Всё, что не представляет ценности для нужд войны, безжалостно губится огнём и мечом в ходе сражения, или уничтожается солдатами в приступе вандализма.

Война будит в человеке варварские инстинкты.

Для спасения предметов культуры и искусства приходится выделять специальные команды, перед которыми ставится боевая задача на их охрану. Приказ есть приказ, и дисциплинированные бойцы стреляют во всякого, кто посягнёт на доисторические кости мамонта или на полотно с непонятными «каракулями» художника-абстракциониста.

Зато необычайно ценными на фронте могут оказаться тёплые штаны, фляга спирта, кусок мыла, «почти совсем новый» матрац.

Когда в 1979 году китайские войска вторглись во Вьетнам, то из трёх временно занятых северных провинций вывозили абсолютно всё, что можно было увезти: поленницы дров, сельскохозяйственные удобрения, мотыги и лопаты. Оккупанты даже разбирали железнодорожные пути и отправляли в Китай шпалы и рельсы.

Так было всегда. Грабёж на войне узаконен, он служит компенсацией за лишения и потери.

«При всеобщем банкротстве воюющих правительств содержание больших армий было вообще невозможно. Оно стоило тогда несравненно дороже, чем теперь, прежде всего потому, что ландскнехты научились за время продолжительной практики вздувать цены на вербовочном рынке. Пехотинец стоил, например, 1200 марок ежегодно.
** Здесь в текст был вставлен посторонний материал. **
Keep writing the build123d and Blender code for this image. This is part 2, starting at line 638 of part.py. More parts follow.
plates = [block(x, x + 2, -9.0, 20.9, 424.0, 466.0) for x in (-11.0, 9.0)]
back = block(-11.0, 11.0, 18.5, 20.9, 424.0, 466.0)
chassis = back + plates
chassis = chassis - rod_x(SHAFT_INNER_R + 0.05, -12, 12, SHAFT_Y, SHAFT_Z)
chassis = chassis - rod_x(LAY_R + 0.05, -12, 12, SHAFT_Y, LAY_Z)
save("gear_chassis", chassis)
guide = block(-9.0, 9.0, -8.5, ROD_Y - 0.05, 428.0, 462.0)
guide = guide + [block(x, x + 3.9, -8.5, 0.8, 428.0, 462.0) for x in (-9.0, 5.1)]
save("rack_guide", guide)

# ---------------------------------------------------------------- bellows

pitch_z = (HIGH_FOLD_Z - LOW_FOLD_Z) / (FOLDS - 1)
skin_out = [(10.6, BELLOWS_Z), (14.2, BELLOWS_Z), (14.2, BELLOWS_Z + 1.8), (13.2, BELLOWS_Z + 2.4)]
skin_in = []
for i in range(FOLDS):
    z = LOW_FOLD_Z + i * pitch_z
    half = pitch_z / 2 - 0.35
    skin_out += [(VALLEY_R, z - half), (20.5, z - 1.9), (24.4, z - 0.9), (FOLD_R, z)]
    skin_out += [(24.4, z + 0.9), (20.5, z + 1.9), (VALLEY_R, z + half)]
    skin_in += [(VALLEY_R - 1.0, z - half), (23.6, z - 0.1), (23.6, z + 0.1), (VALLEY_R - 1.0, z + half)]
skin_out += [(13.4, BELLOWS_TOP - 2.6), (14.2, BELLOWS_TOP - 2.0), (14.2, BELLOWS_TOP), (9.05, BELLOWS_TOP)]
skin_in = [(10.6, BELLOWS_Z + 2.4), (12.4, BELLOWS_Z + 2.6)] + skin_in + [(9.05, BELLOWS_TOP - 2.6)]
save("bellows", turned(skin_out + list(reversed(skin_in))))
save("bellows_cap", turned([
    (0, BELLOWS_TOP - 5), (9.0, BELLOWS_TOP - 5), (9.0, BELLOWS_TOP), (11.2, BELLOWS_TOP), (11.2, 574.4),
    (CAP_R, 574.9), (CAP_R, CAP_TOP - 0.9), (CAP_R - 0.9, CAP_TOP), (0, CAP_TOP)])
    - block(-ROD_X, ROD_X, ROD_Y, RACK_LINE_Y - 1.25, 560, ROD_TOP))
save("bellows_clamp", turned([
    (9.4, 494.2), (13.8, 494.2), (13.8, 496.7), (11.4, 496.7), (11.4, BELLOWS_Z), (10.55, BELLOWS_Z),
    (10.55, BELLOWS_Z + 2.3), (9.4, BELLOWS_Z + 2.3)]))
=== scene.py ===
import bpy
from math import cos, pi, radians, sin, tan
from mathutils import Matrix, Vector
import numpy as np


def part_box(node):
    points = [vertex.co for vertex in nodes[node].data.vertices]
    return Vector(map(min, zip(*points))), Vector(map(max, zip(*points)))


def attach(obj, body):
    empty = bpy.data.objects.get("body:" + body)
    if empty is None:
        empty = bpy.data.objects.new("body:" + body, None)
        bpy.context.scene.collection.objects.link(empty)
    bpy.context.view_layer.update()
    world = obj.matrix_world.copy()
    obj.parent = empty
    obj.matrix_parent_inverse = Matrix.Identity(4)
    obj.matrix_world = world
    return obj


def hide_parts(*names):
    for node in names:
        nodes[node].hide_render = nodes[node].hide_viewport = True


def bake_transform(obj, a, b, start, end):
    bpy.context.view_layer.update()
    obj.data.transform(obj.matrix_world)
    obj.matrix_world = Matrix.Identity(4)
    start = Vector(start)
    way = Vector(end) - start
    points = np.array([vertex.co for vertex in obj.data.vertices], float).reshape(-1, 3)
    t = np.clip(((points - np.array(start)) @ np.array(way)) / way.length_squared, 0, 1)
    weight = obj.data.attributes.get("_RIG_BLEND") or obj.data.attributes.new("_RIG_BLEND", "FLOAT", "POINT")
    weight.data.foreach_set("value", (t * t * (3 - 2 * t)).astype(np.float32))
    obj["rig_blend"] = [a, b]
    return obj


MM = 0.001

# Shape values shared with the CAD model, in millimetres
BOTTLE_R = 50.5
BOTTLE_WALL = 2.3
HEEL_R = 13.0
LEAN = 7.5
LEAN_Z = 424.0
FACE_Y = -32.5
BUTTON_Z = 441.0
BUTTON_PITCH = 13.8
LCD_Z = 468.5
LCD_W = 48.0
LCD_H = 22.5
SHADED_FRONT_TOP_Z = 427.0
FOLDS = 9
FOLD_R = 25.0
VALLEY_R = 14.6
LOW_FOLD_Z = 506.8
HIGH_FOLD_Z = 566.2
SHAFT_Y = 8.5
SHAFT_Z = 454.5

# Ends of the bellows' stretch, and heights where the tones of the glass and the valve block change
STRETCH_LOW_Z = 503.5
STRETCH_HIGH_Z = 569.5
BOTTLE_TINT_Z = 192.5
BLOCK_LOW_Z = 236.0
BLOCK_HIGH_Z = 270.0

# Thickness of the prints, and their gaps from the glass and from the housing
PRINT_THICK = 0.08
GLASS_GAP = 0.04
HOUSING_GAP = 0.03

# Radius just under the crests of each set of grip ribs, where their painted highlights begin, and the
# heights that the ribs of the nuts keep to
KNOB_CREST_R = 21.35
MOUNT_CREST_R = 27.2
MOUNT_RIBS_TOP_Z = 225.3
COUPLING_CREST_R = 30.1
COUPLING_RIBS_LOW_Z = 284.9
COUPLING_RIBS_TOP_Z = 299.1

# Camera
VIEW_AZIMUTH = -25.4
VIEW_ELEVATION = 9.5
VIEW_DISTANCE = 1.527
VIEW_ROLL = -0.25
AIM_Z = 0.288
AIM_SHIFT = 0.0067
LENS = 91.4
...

Следовательно, полк в 3000 человек обходился в год в 3 600 000 марок, не считая других военных расходов и высокого жалованья офицерам. Повсюду можно было выставлять лишь небольшие армии, с которыми совершенно невозможно было проводить решительные операции. Граф Тилли считал, что самая высокая численность войска, о какой только может мечтать полководец, — 40 000 человек. Лишь знаменитому Валленштейну удавалось временами собирать под своими знамёнами до 100 000 солдат, и то только после провозглашения им принципа „Война кормит войну“, то есть снабжения армии за счёт разграбления местности — не важно: чужой ли, или своей».